Disabled people are brought up with the same cultural ideals and ambitions and dreams as their able-bodied counterparts; we too are indoctrinated to fetishize work and romanticize career and to see the performance of wage labor as the ultimate freedom. And yet, for the most part, we are denied access to this fantasy; many of us live on government aid or family support or even charity. If you have a severe disability your likelihood of having a job is 26.1 percent (as compared to a rate of 82.1 percent for working-age non-disabled people). Our largest contribution to the economy is as “beds,” as nursing homes call the aged and disabled who fill their vacancies and bank accounts. Shouldn’t we, of all groups, recognize that it is not work that would liberate us (especially not menial labor made accessible or greeting customers at Wal-Marts across America), but the right to not work and be proud of it?
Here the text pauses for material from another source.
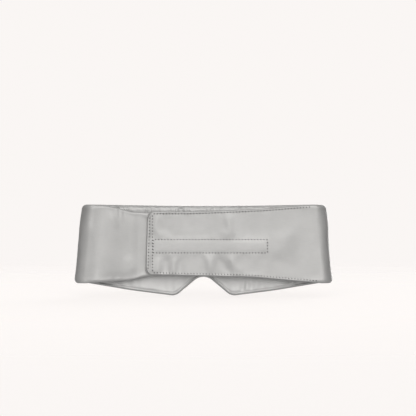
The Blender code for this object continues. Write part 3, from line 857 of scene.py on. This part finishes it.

What I mean by the right not to work is perhaps as much a shift in ideology or consciousness as it is a material shift. It is about our relation not only to labor but the significance of performing that labor, and to the idea that only through the performance of wage labor does the human being actually accrue value themselves. It is about cultivating a skeptical attitude regarding the significance of work, which should not be taken at face value as a sign of equality and enfranchisement, but should be analyzed more critically. Even in situations where enforcement of the ADA and government subsidies to corporations lead to the employment of the disabled, who tends to benefit, employers or employees?